--- start ---

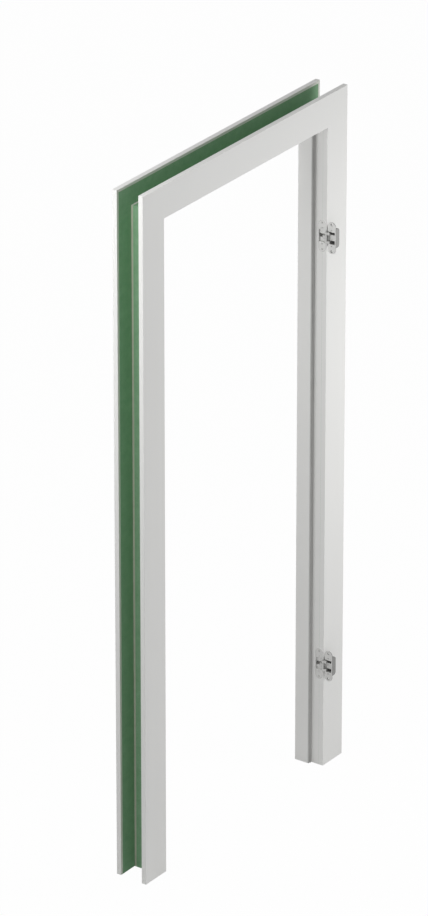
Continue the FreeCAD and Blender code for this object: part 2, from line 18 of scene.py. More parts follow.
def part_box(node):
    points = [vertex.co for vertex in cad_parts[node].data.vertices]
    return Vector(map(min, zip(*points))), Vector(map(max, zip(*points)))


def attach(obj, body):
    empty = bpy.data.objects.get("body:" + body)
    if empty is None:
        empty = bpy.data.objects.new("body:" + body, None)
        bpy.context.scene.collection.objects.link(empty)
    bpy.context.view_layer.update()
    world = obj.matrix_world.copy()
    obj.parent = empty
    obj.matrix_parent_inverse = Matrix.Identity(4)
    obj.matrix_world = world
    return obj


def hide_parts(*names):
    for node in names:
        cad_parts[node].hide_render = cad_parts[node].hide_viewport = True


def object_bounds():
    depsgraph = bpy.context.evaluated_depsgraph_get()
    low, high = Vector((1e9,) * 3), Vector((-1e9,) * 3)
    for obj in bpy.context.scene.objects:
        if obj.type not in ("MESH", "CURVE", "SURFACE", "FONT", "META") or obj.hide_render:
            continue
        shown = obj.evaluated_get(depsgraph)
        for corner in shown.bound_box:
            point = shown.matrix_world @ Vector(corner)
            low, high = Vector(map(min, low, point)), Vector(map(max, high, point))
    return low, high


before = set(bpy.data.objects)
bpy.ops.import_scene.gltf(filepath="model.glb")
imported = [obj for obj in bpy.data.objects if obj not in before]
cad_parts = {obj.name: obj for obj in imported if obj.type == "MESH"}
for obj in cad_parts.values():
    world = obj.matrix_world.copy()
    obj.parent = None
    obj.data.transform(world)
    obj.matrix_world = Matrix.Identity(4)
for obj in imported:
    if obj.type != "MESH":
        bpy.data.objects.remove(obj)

--- end ---

■ Problem details: Give back each line above precisely as it stands.

■ Solution to the problem:
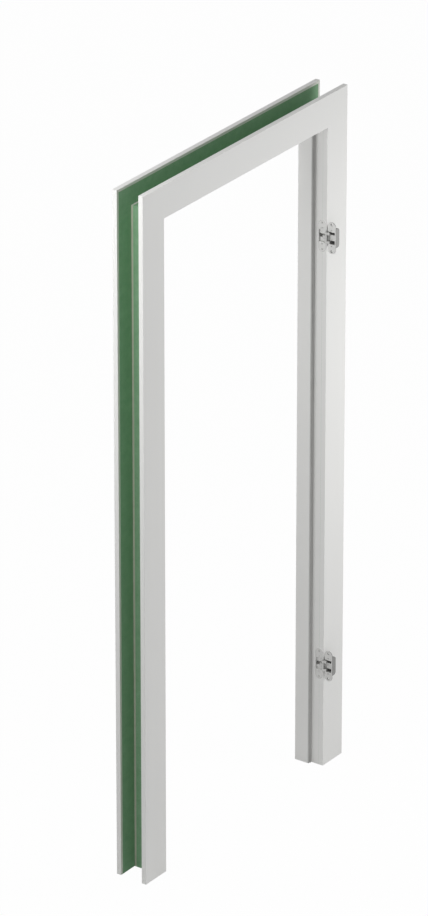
Continue the FreeCAD and Blender code for this object: part 2, from line 18 of scene.py. More parts follow.
def part_box(node):
    points = [vertex.co for vertex in cad_parts[node].data.vertices]
    return Vector(map(min, zip(*points))), Vector(map(max, zip(*points)))


def attach(obj, body):
    empty = bpy.data.objects.get("body:" + body)
    if empty is None:
        empty = bpy.data.objects.new("body:" + body, None)
        bpy.context.scene.collection.objects.link(empty)
    bpy.context.view_layer.update()
    world = obj.matrix_world.copy()
    obj.parent = empty
    obj.matrix_parent_inverse = Matrix.Identity(4)
    obj.matrix_world = world
    return obj


def hide_parts(*names):
    for node in names:
        cad_parts[node].hide_render = cad_parts[node].hide_viewport = True


def object_bounds():
    depsgraph = bpy.context.evaluated_depsgraph_get()
    low, high = Vector((1e9,) * 3), Vector((-1e9,) * 3)
    for obj in bpy.context.scene.objects:
        if obj.type not in ("MESH", "CURVE", "SURFACE", "FONT", "META") or obj.hide_render:
            continue
        shown = obj.evaluated_get(depsgraph)
        for corner in shown.bound_box:
            point = shown.matrix_world @ Vector(corner)
            low, high = Vector(map(min, low, point)), Vector(map(max, high, point))
    return low, high


before = set(bpy.data.objects)
bpy.ops.import_scene.gltf(filepath="model.glb")
imported = [obj for obj in bpy.data.objects if obj not in before]
cad_parts = {obj.name: obj for obj in imported if obj.type == "MESH"}
for obj in cad_parts.values():
    world = obj.matrix_world.copy()
    obj.parent = None
    obj.data.transform(world)
    obj.matrix_world = Matrix.Identity(4)
for obj in imported:
    if obj.type != "MESH":
        bpy.data.objects.remove(obj)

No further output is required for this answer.